Es realmente un buen golpe de estado el que estamos viviendo. ¡Por fin! se podría decir, después de tantos años aguantando y conteniendo la furia, un viento de cambio que ahora, liberado de esa tremenda represión, permitirá quitar de en medio toda esa escoria iluminista que acusaba sin piedad a esos héroes galoneados, fogueados y endurecidos en la lucha contra la subversión y que tachaba de monopolios a benéficas instituciones de bien público acosando a diligentes financistas y empresarios al pretender que pagaran impuestos y devolvieran dineros enviados, en virtud de legítimos cuidados, a lugares donde hay respeto por estas cosas.
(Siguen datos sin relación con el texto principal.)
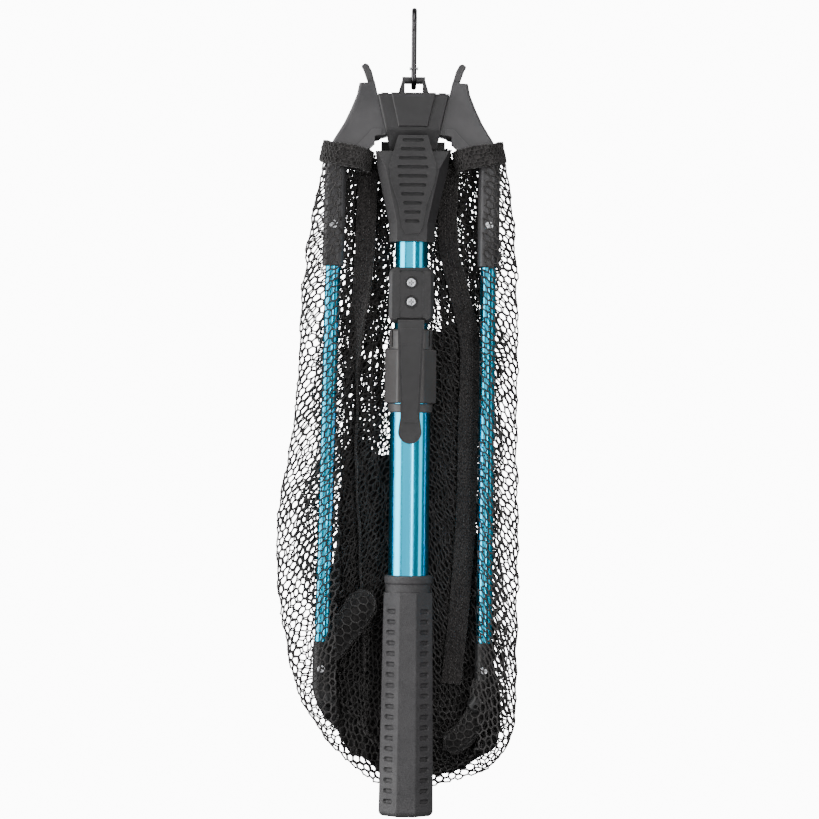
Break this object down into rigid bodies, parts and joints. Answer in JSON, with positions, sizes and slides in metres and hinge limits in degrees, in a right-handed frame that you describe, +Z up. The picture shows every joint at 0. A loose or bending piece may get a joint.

Si a esto se le añade que todo el golpe se hace con elegancia en el vestir y con un lenguaje despojado de floripondios filosóficos, aun cuando hay que echar, directamente, sin pensarlo dos veces, de sus puestos de trabajo a varios miles de oleaginosos para poner en su lugar a la suave crema de dignas personas que con sus cacerolas ayudaron eficazmente a la comisión de este oportuno golpe, respondiendo con la lógica vehemencia de quien manda a esos cuestionamientos que todavía subsisten, podré afirmar que éste es mi golpe preferido, sin ninguna duda: lo que soñaron esos precursores sacrificados del 30, el 43, el 55, el 62, el 66, el 76 y el 89 y no pudieron realizar del todo, es ahora una vibrante realidad. Mucho de qué enorgullecerse, mucha alegría reinará en las casas de todos los que queden.